How to write an effective CV

When you apply for a job, you may be asked to send a CV and covering letter. This may be the first thing that the employer will read about you. It is not enough to type a CV that informs an employer; it must impress them, it is your personal sales brochure.

The aim of your CV is to get you through the first stage of the recruitment process and get you an interview. Most CVs never get past this stage, often because they do not tell the employer what they need to know. They either have far too little information, or far too much. The CV might also be structured in a way that makes it hard for the employer to find the information they want.

This guide will help you see what a CV should look like, helping you to avoid most of the common errors that appear on many CVs. You will find links to examples and templates for viewing and downloading.

First Impressions

First impressions really matter when it concerns your CV. Before an employer even reads a word, they will have evaluated what your CV looks like.
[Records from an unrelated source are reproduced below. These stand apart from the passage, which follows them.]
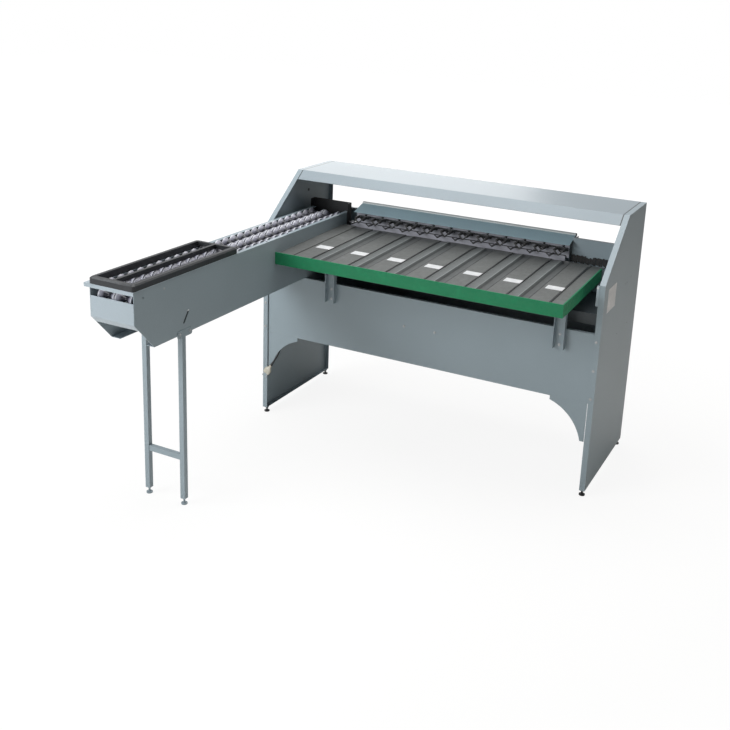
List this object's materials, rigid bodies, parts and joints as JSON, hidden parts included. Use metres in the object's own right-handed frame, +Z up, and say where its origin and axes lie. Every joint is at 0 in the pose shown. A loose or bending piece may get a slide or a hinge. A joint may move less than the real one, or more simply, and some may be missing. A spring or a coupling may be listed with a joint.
{
  "type": "egg grading machine",
  "caption": "Egg grading machine with a two-row roller infeed, a row of weighing cups and a sloped collection table with lanes, in a sheet-metal body on feet.",
  "frame": {"origin": "bottom centre of the whole machine's box, on the floor", "axes": "+X along the machine from the infeed to the last lane, +Y from the front to the back, +Z up; the infeed conveyor reaches out along -Y"},
  "size_m": [1.5, 1.6616, 1.079],
  "materials": {
    "paint": "satin",
    "dark_paint": "satin",
    "pale_paint": "satin",
    "steel": "brushed",
    "zinc": "satin",
    "green_strip": "matte",
    "black_plastic": "matte",
    "black_metal": "satin",
    "rubber": "matte",
    "nylon": "matte",
    "beige_plastic": "satin"
  },
  "bodies": {
    "frame": {"side_panel_left": "paint", "side_panel_right": "paint", "canopy": "paint", "front_panel": "paint", "rear_panel": "paint", "gusset_left": "paint", "gusset_right": "paint", "conveyor_side_left": "paint", "table_bracket_left": "paint", "table_bracket_right": "paint", "scale_cover": "paint", "lane_back_panel": "paint", "base_pan": "dark_paint", "mechanism_deck": "dark_paint", "conveyor_side_right": "dark_paint", "infeed_end_stop": "dark_paint", "scale_end_plate_left": "dark_paint", "scale_end_plate_right": "dark_paint", "gearmotor": "dark_paint", "conveyor_end_panel": "pale_paint", "loading_shelf": "pale_paint", "leg_frame": "pale_paint", "collection_table": "steel", "lane_divider_1": "steel", "lane_divider_2": "steel", "lane_divider_3": "steel", "lane_divider_4": "steel", "lane_divider_5": "steel", "lane_divider_6": "steel", "foot_front_left": "zinc", "foot_front_right": "zinc", "foot_rear_left": "zinc", "foot_rear_right": "zinc", "pivot_shaft": "zinc", "table_bumper": "green_strip", "loading_frame": "black_plastic", "terminal_box": "black_plastic", "lane_flap": "rubber", "cord_coil": "rubber", "cord_tail": "rubber", "plug": "beige_plastic"},
    "roller_run": {"roller_run": "nylon"},
    "tail_reel": {"tail_reel": "nylon"},
    "head_reel": {"head_reel": "nylon"},
    "lift_frame": {"lift_frame": "zinc"},
    "walking_beam": {"walking_beam": "zinc", "beam_forks": "black_metal"},
    "crank": {"crank_disc": "zinc"},
    "cup_01": {"weighing_cup_01": "black_metal"},
    "cup_02": {"weighing_cup_02": "black_metal"},
    "cup_03": {"weighing_cup_03": "black_metal"},
    "cup_04": {"weighing_cup_04": "black_metal"},
    "cup_05": {"weighing_cup_05": "black_metal"},
    "cup_06": {"weighing_cup_06": "black_metal"},
    "cup_07": {"weighing_cup_07": "black_metal"},
    "cup_08": {"weighing_cup_08": "black_metal"},
    "cup_09": {"weighing_cup_09": "black_metal"},
    "cup_10": {"weighing_cup_10": "black_metal"},
    "cup_11": {"weighing_cup_11": "black_metal"},
    "cup_12": {"weighing_cup_12": "black_metal"}
  },
  "joints": [
    {"name": "run_advance", "type": "slide", "parent": "frame", "child": "roller_run", "axis": [0, 1, 0], "range_m": [0, 0.0508]},
    {"name": "tail_turn", "type": "hinge", "parent": "frame", "child": "tail_reel", "pos_m": [0, -0.7497, 0.8332], "axis": [-1, 0, 0], "range_deg": [0, 60]},
    {"name": "head_turn", "type": "hinge", "parent": "frame", "child": "head_reel", "pos_m": [0, 0.5711, 0.8332], "axis": [-1, 0, 0], "range_deg": [0, 60]},
    {"name": "beam_lift", "type": "slide", "parent": "frame", "child": "lift_frame", "axis": [0, 0, 1], "range_m": [0, 0.012]},
    {"name": "beam_walk", "type": "slide", "parent": "lift_frame", "child": "walking_beam", "axis": [1, 0, 0], "range_m": [0, 0.0825]},
    {"name": "crank_turn", "type": "hinge", "parent": "frame", "child": "crank", "pos_m": [-0.07, 0.5245, 0.4606], "axis": [0, 1, 0], "continuous": true},
    {"name": "cup_01_tip", "type": "hinge", "parent": "frame", "child": "cup_01", "pos_m": [-0.4195, 0.6198, 0.905], "axis": [1, 0, 0], "range_deg": [0, 8]},
    {"name": "cup_02_tip", "type": "hinge", "parent": "frame", "child": "cup_02", "pos_m": [-0.337, 0.6198, 0.905], "axis": [1, 0, 0], "range_deg": [0, 8]},
    {"name": "cup_03_tip", "type": "hinge", "parent": "frame", "child": "cup_03", "pos_m": [-0.2545, 0.6198, 0.905], "axis": [1, 0, 0], "range_deg": [0, 8]},
    {"name": "cup_04_tip", "type": "hinge", "parent": "frame", "child": "cup_04", "pos_m": [-0.172, 0.6198, 0.905], "axis": [1, 0, 0], "range_deg": [0, 8]},
    {"name": "cup_05_tip", "type": "hinge", "parent": "frame", "child": "cup_05", "pos_m": [-0.0895, 0.6198, 0.905], "axis": [1, 0, 0], "range_deg": [0, 8]},
    {"name": "cup_06_tip", "type": "hinge", "parent": "frame", "child": "cup_06", "pos_m": [-0.007, 0.6198, 0.905], "axis": [1, 0, 0], "range_deg": [0, 8]},
    {"name": "cup_07_tip", "type": "hinge", "parent": "frame", "child": "cup_07", "pos_m": [0.0755, 0.6198, 0.905], "axis": [1, 0, 0], "range_deg": [0, 8]},
    {"name": "cup_08_tip", "type": "hinge", "parent": "frame", "child": "cup_08", "pos_m": [0.158, 0.6198, 0.905], "axis": [1, 0, 0], "range_deg": [0, 8]},
    {"name": "cup_09_tip", "type": "hinge", "parent": "frame", "child": "cup_09", "pos_m": [0.2405, 0.6198, 0.905], "axis": [1, 0, 0], "range_deg": [0, 8]},
    {"name": "cup_10_tip", "type": "hinge", "parent": "frame", "child": "cup_10", "pos_m": [0.323, 0.6198, 0.905], "axis": [1, 0, 0], "range_deg": [0, 8]},
    {"name": "cup_11_tip", "type": "hinge", "parent": "frame", "child": "cup_11", "pos_m": [0.4055, 0.6198, 0.905], "axis": [1, 0, 0], "range_deg": [0, 8]},
    {"name": "cup_12_tip", "type": "hinge", "parent": "frame", "child": "cup_12", "pos_m": [0.488, 0.6198, 0.905], "axis": [1, 0, 0], "range_deg": [0, 8]}
  ],
  "couplings": [
    {"joint": "tail_turn", "follows": "run_advance", "rad_per_m": 20.61},
    {"joint": "head_turn", "follows": "run_advance", "rad_per_m": 20.61}
  ]
}
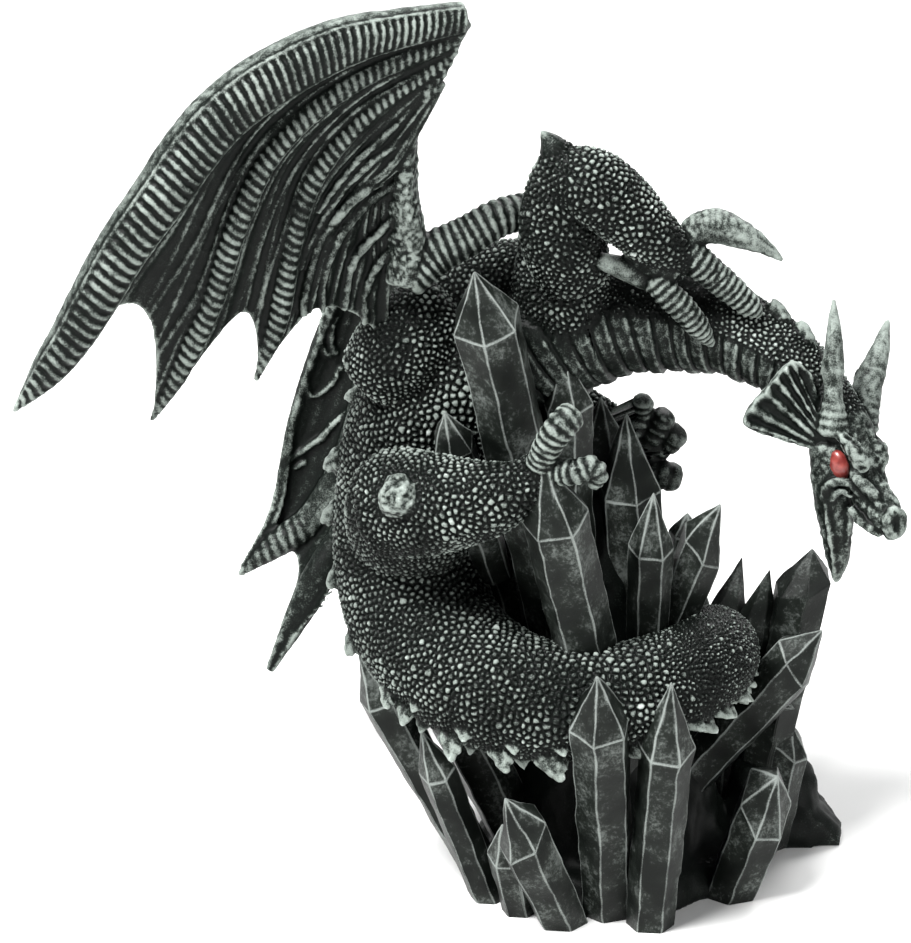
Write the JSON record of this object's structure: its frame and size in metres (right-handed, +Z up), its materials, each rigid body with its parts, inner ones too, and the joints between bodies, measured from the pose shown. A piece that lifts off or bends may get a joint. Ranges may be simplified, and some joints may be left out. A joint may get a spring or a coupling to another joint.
{
  "type": "dragon statue",
  "caption": "Small cast statue of a winged dragon wound round a cluster of pointed crystals, with raised wings, an arched neck and gem eyes.",
  "frame": {"origin": "on the underside, near its middle, on the surface that the statue stands on", "axes": "+Z up; the front view looks along +Y, with +X to its right, where the dragon's head is"},
  "size_m": [0.171, 0.1094, 0.1872],
  "materials": {
    "resin_casting": "near-black resin with silver dry-brushed on scales, rings, folds and edges",
    "eye_gem": "glossy red gem"
  },
  "bodies": {
    "root": {"dragon_on_crystals": "resin_casting", "wing_right": "resin_casting", "wing_left": "resin_casting", "eye_right": "eye_gem", "eye_left": "eye_gem"}
  },
  "joints": []
}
  • If you have heavily used italics or too many bullet points, your CV may go straight into the bin. The same is true if your text is too fancy, too small, or if you have used coloured paper or graphics.
  • Stick to plain white paper, no frills, and do not use a photo in the UK (this is different for modelling or acting jobs). Times New Roman or preferably Arial should be used as the font for your CV. Do not mix different fonts.
  • Make sure your sections are clear and have bold headings. It will make the relevant information easy to find.
  • Do not exceed two pages. If your CV is too long the employer won't want to read it.